LNG kommt meist aus Regionen in Nord- und Lateinamerika, in denen indigene Menschen oder ärmere Menschen leben – das heißt Menschen und Gebiete, welche ohnehin schon stark vom Klimawandel gezeichnet sind. Und außerdem: Das Erdgas an diesen Orten wird durch Fracking gewonnen. Unmengen an Wasser werden verunreinigt, es kommt zu wiederholten Erdbeben und für die dort lebende Bevölkerung ist dies mit einer Vielzahl an gesundheitlichen Risiken verbunden.

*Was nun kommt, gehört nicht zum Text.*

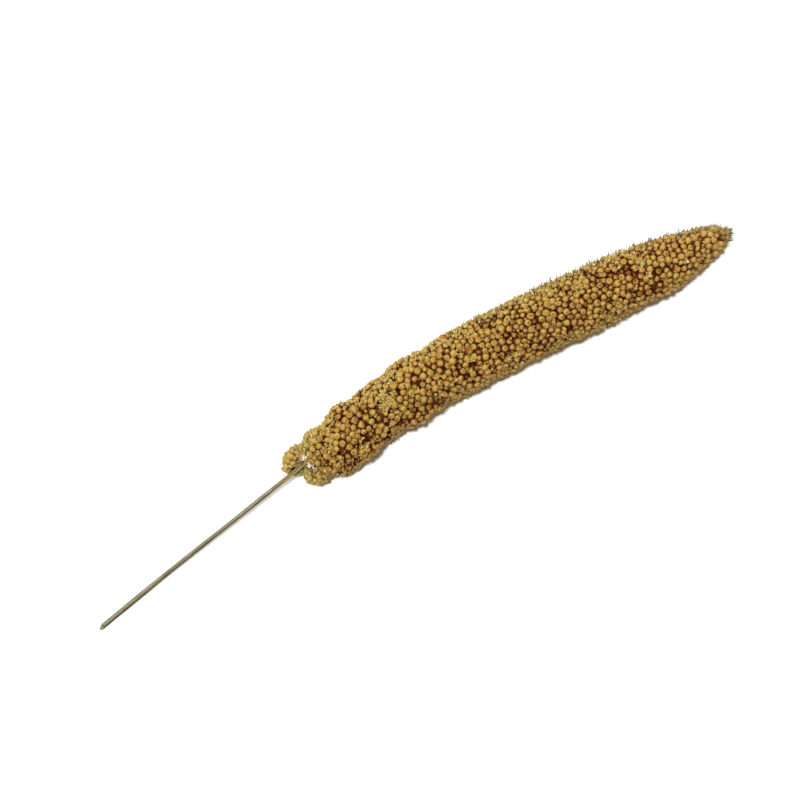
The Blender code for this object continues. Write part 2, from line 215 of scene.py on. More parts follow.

Wie so oft in der kapitalistischen Gesellschaft wird auch bei Kreuzfahr-Schiffen versucht, die schlechte Klimabilanz mit Greenwashing zu verstecken. Das passiert durch neue Landstromanlagen und durch die Nutzung von LNG. Die Verwendung von Schweröl als Treibstoff, die Entsorgung von Unmengen an Müll auf dem Offenen Ozean, der Lärm der Schiffe für die Meerestiere oder der ökologische Eingriff bei dem Bau neuer Terminals wird dabei raffiniert verschwiegen.

Zelten gehen

“Dreckiger Luxus auf Kosten anderer“, dieser Spruch schmückte eines unserer Transparente – wie wahr. Tatsächlich hatten wir ein wenig Publikum. An Land gab es einige Menschen, die vorbeizogen und dann doch mit neugierigem Blick auf das Geschehen im Wasser stehenblieben. Auch die Urlauber*innen an Bord trauten sich nach und nach an die frische Luft der Kieler Förde und beäugten uns von oben. Was sie sich wohl dachten? Wir jedenfalls fanden es gemütlich in unseren Kajaks auf dem Wasser und ehrlich: “Geht doch Zelten, ist eh viel schöner!“

Nachdem die Blockade stand, erste Journalist*innen gekommen waren und die Kieler Wasserschutz-Polizei von den drei verschiedenen Blockaden etwas überfordert erschien, mussten wir feststellen, dass es noch einen unberechenbaren Faktor gab: das Wetter. Erst weiter weg und dann immer näher kommend zog ein Gewitter über Kiel auf.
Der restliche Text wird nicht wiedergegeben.